産業保健コラム

武田 理栄子


所属:

専門分野:シニア産業カウンセラー・キャリアコンサルタント・心理相談員

田舎のメンタルヘルス事情

2020年7月1日

 産業カウンセラーとして、不調の社員の「カウンセリング」の依頼を受けることがあります。

 心も体も疲れてしまい休職を余儀なくされた人達は、どの人も生真面目で、誠実で、少し融通が利かないところがあったり、負けん気が強かったりと、それぞれの気質の強弱はあるものの、多くは他人の視線を必要以上に気にする傾向にあります。そして組織の空気感に波長をあわせようと無理をします。その無理が体の不調や心の不調となっていくのです。

 私は京都北部を中心に支援活動をしていますが、田舎町ならではの事例をご紹介します。

 

 男性のAさんは50代です。職場での人間関係に心も身体も疲れ、しばらく休職をすることになりました。産業医からは「毎日30分程度は軽く運動をするように」といわれ、午前中自宅近くをウォーキングをすることにしました。田舎ですので歩くところはいたるところにあり、Aさんは家から近い畑のあぜ道を散歩することにしました。1週間ほど経ったある日、近所の人が「最近、ご主人の車がいつも家にとまってるけど・・・」とスーパーで奥さんに声をかけてきたそうです。そのことを聞いたAさんは「やっぱり・・・」ととてもブルーになりました。Aさんは実家近くに住んでいて、両親はすでに定年退職し、先祖からの田畑を守り、コメを作ったり野菜を作ったりしていて、Aさんも農作業の手伝いをします。Aさんに限らず、人口5万人程度の田舎町の生活様式は、親が近くに住んでいたり、兼業農家だったりする場合が多く、職場への通勤はたいがい車です。このような田舎では車は必需品で一家に一台ならず一人に一台という生活様式が多いのです。

 Aさんはウオーキングを始めた時から気がかりなことがありました。それは「ご近所の視線」です。車が動いていないと「今日は休み」で家にいるということが遠くからでもわかります。車が動かない状態が何日も続くと「仕事をやめたのか?」「病気か?」などと憶測を呼びます。職場での人間関係に疲れて休んでいるのに、ご近所の目も気にしなくてはならないAさんは、仕事を休んでいても気が休まらない状態でした。

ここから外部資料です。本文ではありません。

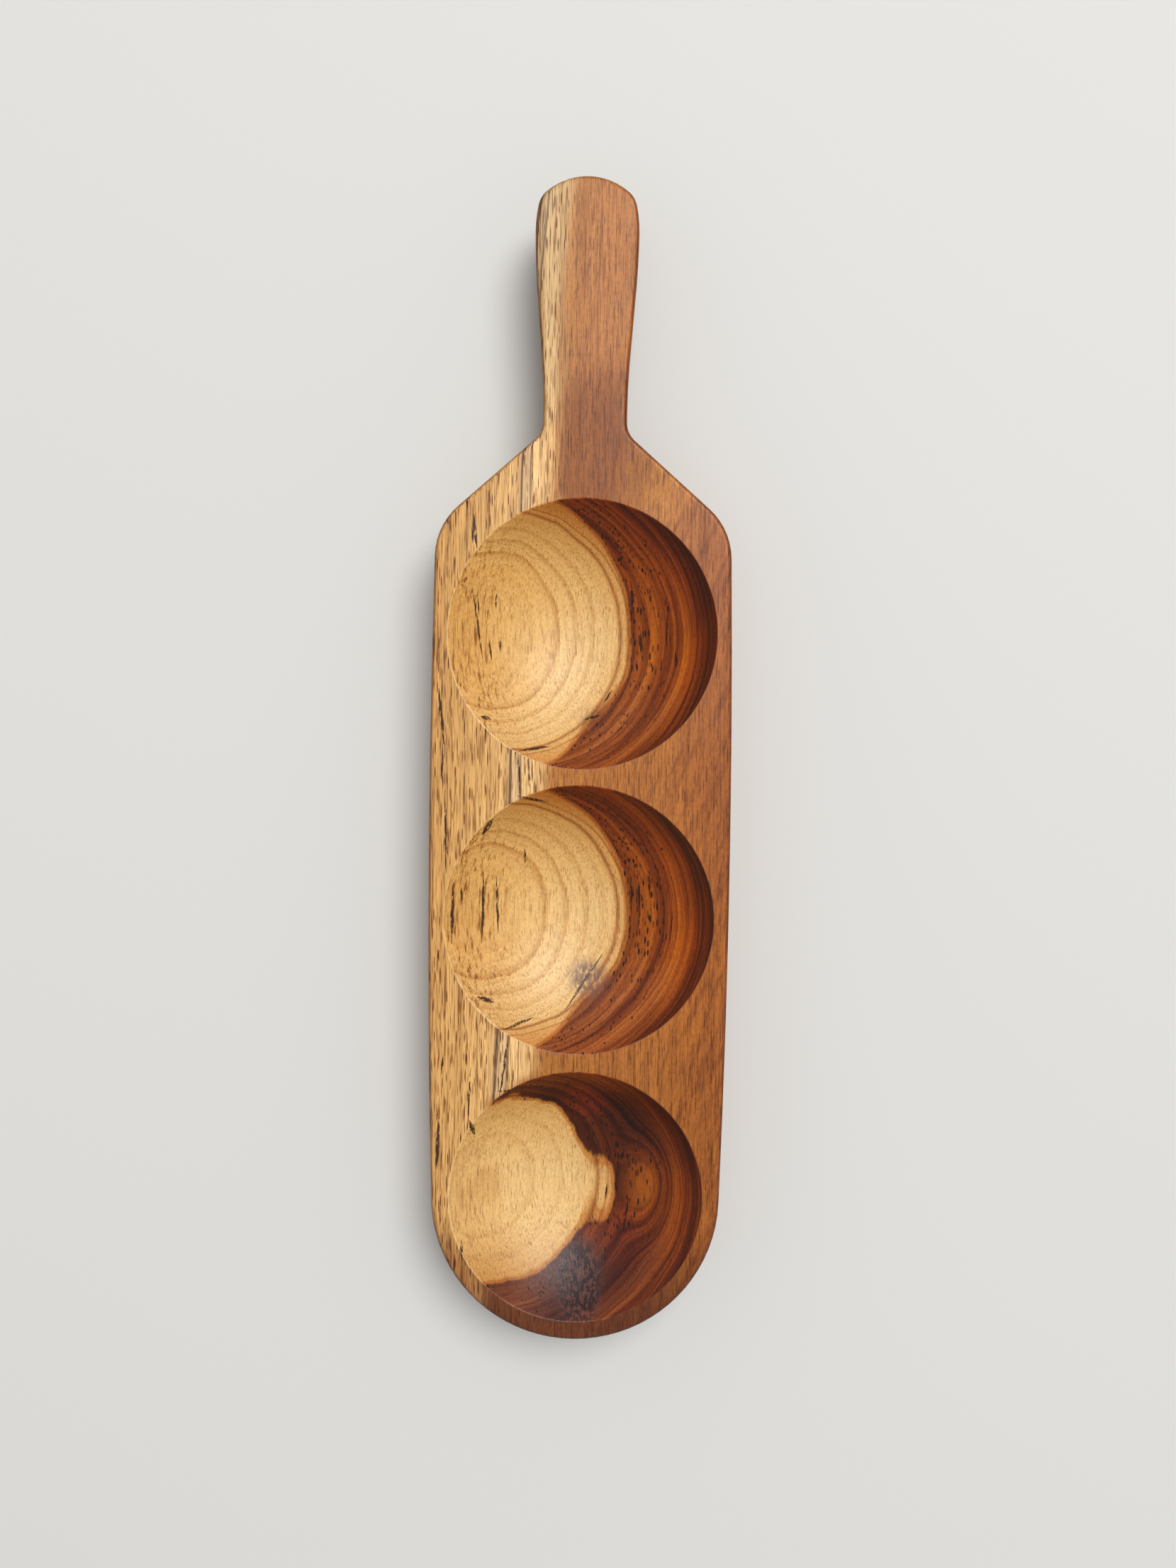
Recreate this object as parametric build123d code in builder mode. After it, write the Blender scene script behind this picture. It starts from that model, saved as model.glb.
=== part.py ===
from build123d import *

import os
from math import acos, degrees, sqrt

# A three-well chip and dip server, carved from one solid plank of hardwood. Millimetres.
# It lies on its back: +X is its right, +Y runs along it towards the handle and +Z comes out of its face.
# The origin is the middle of its bounding box's underside, so z = 0 is the surface that it rests on.

# ---- Driving dimensions ----
overall_length = 450.0  # foot to handle tip
board_thickness = 32.0  # the plank
handle_thickness = 18.0  # what is left of it along the handle
foot_radius = 56.5  # the round end
shoulder_half_width = 56.8  # half the board's width at the shoulders
shoulder_y = 92.8  # where the sides would meet the shoulders, if that corner were sharp
side_lean = 1.7  # degrees that each side leans out as it leaves the foot, so that it bows a little
neck_half_width = 16.1  # half the handle's width where it leaves the board
neck_y = 128.6  # where the shoulders would meet the handle, if that corner were sharp
grip_half_width = 19.8  # half the handle's greatest width
tip_radius = 24.5  # the arc across the handle's end
tip_half_width = 18.1  # where that arc meets the handle's sides

ball_radius = 67.6  # every well is the bowl that this ball makes
wells = {  # name: (how far its centre is from the middle of the server, the radius of its rim)
    "handle_well": (51.6, 51.8),
    "middle_well": (-59.0, 52.3),
    "foot_well": (-168.0, 49.5),
}

# ---- Where the handle's shape changes ----
neck_end_y = 136.0  # the handle starts to widen
grip_y = 204.0  # and is at its widest
relief_start_y = 84.0  # the underside starts to rise towards the handle
relief_end_y = 142.0  # and runs level again, along the handle

# ---- Rounded corners and edges ----
shoulder_round = 26.0
neck_round = 9.0
tip_round = 9.0
face_edge_round = 2.0
base_edge_round = 5.0
rim_round = 0.8

# ---- Working values ----
clearance = 10.0  # how far a cut runs past the plank
tolerance = 0.01  # how near two places count as the same
tip_y = overall_length / 2
foot_centre_y = foot_radius - overall_length / 2
relief_height = board_thickness - handle_thickness
relief_middle_y = (relief_start_y + relief_end_y) / 2
widening = (grip_y - neck_end_y) / 3  # a third of the handle's length that widens, for its soft curve
tip_angle = degrees(acos(tip_half_width / tip_radius))

# ---- The server ----
with BuildPart() as server_body:
    # Its outline: the right-hand half, from the foot round to the tip, and its mirror image.
    with BuildSketch() as outline:
        with BuildLine():
            foot = CenterArc((0, foot_centre_y), foot_radius, -90, 90 - side_lean)
            side = TangentArc(foot @ 1, (shoulder_half_width, shoulder_y), tangent=foot % 1)
            shoulder = Line(side @ 1, (neck_half_width, neck_y))
            neck = Line(shoulder @ 1, (neck_half_width, neck_end_y))
            grip = Bezier(
                neck @ 1,
                (neck_half_width, neck_end_y + widening),
                (grip_half_width, grip_y - widening),
                (grip_half_width, grip_y),
            )
            tip = CenterArc((0, tip_y - tip_radius), tip_radius, tip_angle, 90 - tip_angle)
            TangentArc(grip @ 1, tip @ 0, tangent=(0, 1))
            mirror(about=Plane.YZ)
        make_face()
        for corner, radius in (
            (side @ 1, shoulder_round),
            (shoulder @ 1, neck_round),
            (tip @ 0, tip_round),
        ):
            pair = outline.vertices().filter_by_position(Axis.Y, corner.Y - tolerance, corner.Y + tolerance)
            fillet(pair, radius)
    extrude(amount=board_thickness)

    # Its underside: flat under the wells, then rising in a soft step to the handle.
    with BuildSketch(Plane.YZ):
        with BuildLine():
            rise = Bezier(
                (relief_start_y, 0),
                (relief_middle_y, 0),
                (relief_middle_y, relief_height),
                (relief_end_y, relief_height),
            )
            level = Line(rise @ 1, (tip_y + clearance, relief_height))
            Polyline(level @ 1, (tip_y + clearance, -clearance), (relief_start_y, -clearance), rise @ 0)
        make_face()
    extrude(amount=shoulder_half_width + clearance, both=True, mode=Mode.SUBTRACT)

    # Its edges, softened before the wells are cut: small on the face, and larger all round the underside.
    face = server_body.faces().sort_by(Axis.Z)[-1]
    fillet(face.edges(), face_edge_round)
    underside = server_body.faces().filter_by(lambda f: f.normal_at().Z < 0)
    borders = underside.edges()
    outer_edge = [e for e in borders if sum(e.is_same(other) for other in borders) == 1]
    fillet(outer_edge, base_edge_round)

    # Its wells, and their lips.
    for centre_y, rim_radius in wells.values():
        lift = sqrt(ball_radius**2 - rim_radius**2)
        with Locations((0, centre_y, board_thickness + lift)):
            Sphere(ball_radius, mode=Mode.SUBTRACT)
        circles = server_body.edges().filter_by(GeomType.CIRCLE)
        fillet(circles.filter_by(lambda e: abs(e.radius - rim_radius) < tolerance), rim_round)

server_body.part.label = "server_body"
os.makedirs("parts", exist_ok=True)
export_step(server_body.part, "parts/server_body.step")

size = server_body.part.bounding_box().size
print(f"size {size.X:.2f} x {size.Y:.2f} x {size.Z:.2f}")
for name, (centre_y, rim_radius) in wells.items():
    depth = ball_radius - sqrt(ball_radius**2 - rim_radius**2)
    print(f"{name}: {depth:.2f} deep, with {board_thickness - depth:.2f} of wood under it")
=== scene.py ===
# %% [markdown]
# # A chip and dip server, carved from one plank
# The real server is a single piece of hardwood: a round-footed board with a paddle handle and three
# round wells cut into its face. Its shape comes ready made from the design model. This lesson is about
# what makes it look real: one block of wood whose rings, sapwood and heartwood run right through it, so
# that the face, the wells and the edges each show the same tree, cut another way.

# %% Load the design model, which stays exactly where it is
from math import cos, radians, sin, sqrt

import bmesh
import bpy
from mathutils import Matrix, Vector


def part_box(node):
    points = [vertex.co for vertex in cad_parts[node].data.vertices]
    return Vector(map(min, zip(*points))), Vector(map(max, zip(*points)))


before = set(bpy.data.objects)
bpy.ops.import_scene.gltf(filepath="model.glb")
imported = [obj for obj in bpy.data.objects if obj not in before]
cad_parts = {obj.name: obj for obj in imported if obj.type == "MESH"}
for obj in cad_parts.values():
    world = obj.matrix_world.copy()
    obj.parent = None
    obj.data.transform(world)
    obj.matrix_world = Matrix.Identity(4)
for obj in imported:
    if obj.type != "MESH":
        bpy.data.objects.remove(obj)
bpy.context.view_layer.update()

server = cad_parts["server_body"]
low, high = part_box("server_body")
FACE = high.z  # the height of the carved face
print("the server measures", [round(side * 1000, 1) for side in high - low], "mm")

# %% [markdown]
# ## The camera
# We look straight down on the face from less than half a metre, with the head tipped by under a degree.
# A camera looks along its own -Z axis, so its matrix is built from three directions: towards its right,
# towards its top, and back from the face to the eye.

# %% Put the camera over the face
AIM = Vector((0.0030, -0.0059, FACE))  # what it looks at
EYE = Vector((0.0030, 0.0115, FACE + 0.454))
TIP = radians(0.77)
SENSOR_WIDTH = 36  # millimetres, a full-frame sensor
LENS = 27.03  # millimetres, a moderate wide angle
NEAREST = 0.01  # metres, and nothing nearer is drawn

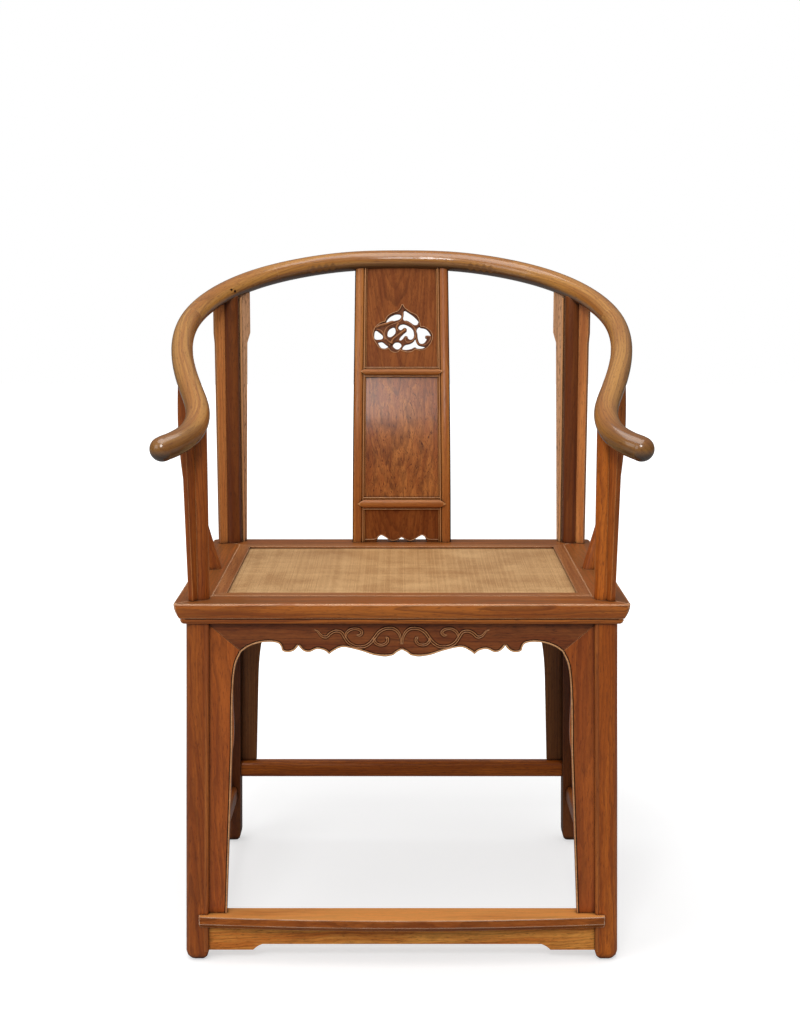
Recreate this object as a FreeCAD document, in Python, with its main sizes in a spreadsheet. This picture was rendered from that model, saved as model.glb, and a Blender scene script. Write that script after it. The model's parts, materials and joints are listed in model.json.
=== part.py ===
import FreeCAD, Part
import math
import os
from FreeCAD import Placement, Rotation, Vector

# Horseshoe back armchair of solid hardwood: round legs that run on as posts, a horseshoe crest
# rail in five scarfed sections, a curved panelled splat and a woven cane seat in a mitred frame.
# Millimetres. X is the sitter's left to right as seen from the front, the front faces -Y, Z is up.
# The origin is on the floor, under the middle of the whole chair.

SIZES = {
    # seat frame
    "seat_width": 612,
    "seat_depth": 470,
    "seat_height": 509,
    "frame_thick": 30,
    "side_rail_width": 65,
    "long_rail_width": 68,
    "corner_round": 8,
    "band_height": 20,
    "band_slope": 7,
    "band_step": 1.5,
    "bead_slope": 4,
    "arris_round": 1.5,
    "corner_tenon_length": 48,
    "corner_tenon_width": 14,
    "corner_tenon_thick": 9,
    # woven seat
    "strip_width": 18,
    "strip_thick": 3.5,
    "strip_proud": 0.6,
    "mat_thick": 2.5,
    "webbing_thick": 3,
    "mat_edge_gap": 1,
    "batten_width": 34,
    "batten_thick": 17,
    "batten_sag": 12,
    "batten_offset": 105,
    "batten_tenon": 14,
    "batten_clearance": 4,
    # legs
    "leg_size": 32,
    "leg_outer_round": 14,
    "leg_edge_round": 5,
    "leg_inner_round": 1.5,
    "leg_foot_round": 12,
    "leg_inset_side": 30,
    "leg_inset_front": 30.5,
    "leg_inset_back": 27,
    "leg_splay_side": 9,
    "leg_splay_ends": 13,
    # posts above the seat
    "post_diameter": 25,
    "front_post_inset_side": 33,
    "front_post_inset_front": 34.5,
    "rear_post_inset_side": 34.5,
    "rear_post_inset_back": 26.5,
    "rear_post_run": 309,
    "post_tenon_diameter": 13,
    "post_tenon_length": 9,
    # crest rail
    "crest_overhang_side": 16.5,
    "crest_front_height": 752.8,
    "crest_back_height": 958,
    "crest_inset_front": 39,
    "crest_overhang_back": 90,
    "crest_back_diameter": 32,
    "crest_arm_diameter": 31,
    "crest_hand_diameter": 33,
    "crest_arm_run": 560,
    "scarf_back_run": 193,
    "scarf_side_run": 404,
    "scarf_half_length": 26,
    "crest_section_step": 12,
    "crest_peg_size": 6.5,
    "hand_ahead": 93.6,
    # splat
    "splat_foot_width": 158,
    "splat_head_width": 151,
    "splat_stile_width": 18.5,
    "splat_thick": 15,
    "splat_panel_thick": 8,
    "splat_panel_tongue": 5,
    "splat_inset_back": 22.5,
    "splat_upper_rail_top": 785,
    "splat_upper_rail_bottom": 771.5,
    "splat_lower_rail_top": 581.5,
    "splat_lower_rail_bottom": 563,
    "splat_foot_height": 14,
    "splat_rail_proud": 2,
    "splat_rail_tenon": 8,
    "splat_groove_depth": 6,
    "medallion_width": 94,
    "medallion_height": 72,
    "medallion_middle": 848,
    # standing flanges beside the posts
    "flange_thick": 8,
    "flange_groove": 4,
    "front_flange_top": 29,
    "front_flange_foot": 20,
    "inner_flange_top": 36,
    "inner_flange_neck": 30,
    "inner_flange_foot": 24,
    "outer_flange_top": 27.5,
    "outer_flange_neck": 26,
    "outer_flange_foot": 24.5,
    "flange_step_height": 829,
    "flange_step_length": 16,
    # side braces
    "brace_foot_diameter": 23,
    "brace_top_diameter": 17,
    "brace_inset_side": 27,
    "brace_bulge": 39.5,
    "brace_foot_place": 2,
    "brace_top_run": 537,
    "brace_tenon_diameter": 10,
    "brace_tenon_length": 12,
    # aprons and their standing spandrels
    "apron_thick": 9,
    "apron_drop": 46,
    "apron_set": 6,
    "spandrel_foot_width": 25,
    "groove_depth": 4,
    "rear_apron_drop": 60,
    "side_apron_drop": 46,
    # footrail and stretchers
    "footrail_top": 68,
    "footrail_thick": 18,
    "footrail_back_ahead": 4.5,
    "footrail_end_ahead": 34.5,
    "footrail_bow": 13,
    "footrail_end_overhang": 4,
    "footrail_nose": 7,
    "footrail_apron_thick": 10,
    "footrail_apron_ahead": 17.5,
    "footrail_apron_floor": 14,
    "footrail_apron_lift": 8.5,
    "footrail_apron_step": 62,
    "footrail_apron_ogee": 13,
    "side_stretcher_top": 98,
    "rear_stretcher_top": 138.5,
    "stretcher_height": 27,
    "stretcher_width": 22,
    "stretcher_round": 8,
    "stretcher_tenon_width": 11,
    "stretcher_tenon_height": 18,
    "stretcher_tenon_reach": 8,
    "overrun": 60,
}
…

 このままではご近所によからぬ噂が広まると気になったAさんは、自分から「生産調整で、遅出になったり夜勤に入ったりして、勤務が不規則です」とご近所のうわさ好きに話をしたそうです。そうやってご近所対策をしつつ、十分休めていないのに職場復帰を急ぐようになりました。町の図書館に行っても、コンビニに行っても誰かに会ってしまったり、見られたりしてしまいます。一人になれる安全な場所がなかなかありません。

 

 6月の梅雨時期には、地域のあぜ道の草刈りや公共の場所の一斉清掃があります。お盆の頃はお墓の周辺の整備作業があります。村の人が集まった際には作業をしながら「あそこのおうちでは息子が転勤になったそうだ・・・」とか「あそこのおばあちゃんは介護施設に入ったようだ・・」などの情報が入ってきます。一人暮らしの高齢者が多い田舎の村では防災や防犯にはとても有益な情報ですが、いいことばかりではありません。畑の草刈りの時期が遅れると、ご近所の人の口を通じて「草刈りが遅い」とか、草刈りの仕上げについて「あれでは・・・あかん!」とクレームが耳に入ってきます。自分の畑はこの前まで草が生い茂っていたにも関わらず・・・です。自分の家や畑の範囲の管理を怠ると容赦ない攻撃を受けることもあります。集落の人間関係は時には重いものがあります。

 

 不調で休んでいる別会社の社員に「ご近所の視線」について尋ねると「ご近所の視線は結構重い・・。だから私はいったん車でいつものように出かけ、車の中で休んだり、隣り町より遠くの図書館に行ったりしました。」とのことでした。田舎ならではの「視線」が心を不自由にさせます。都会の無関心と田舎のおせっかいの程よいバランスがほしいと思います。

 

 自然豊かな場所では、日々の暮らしも穏やかに過ぎていってると思われがちですが、田舎の自然の豊かさも、美しい風景も、人の手によって管理がなされているからこその風景なのです。カウンセリングの中で語られるうつうつとした話の中に、田舎ならではのメンタル事情があります。

 社内環境だけでなく、当事者の生活環境についても耳を傾け「他者の視線」からの呪縛をほぐしていくことも回復へのサポートとなるでしょう。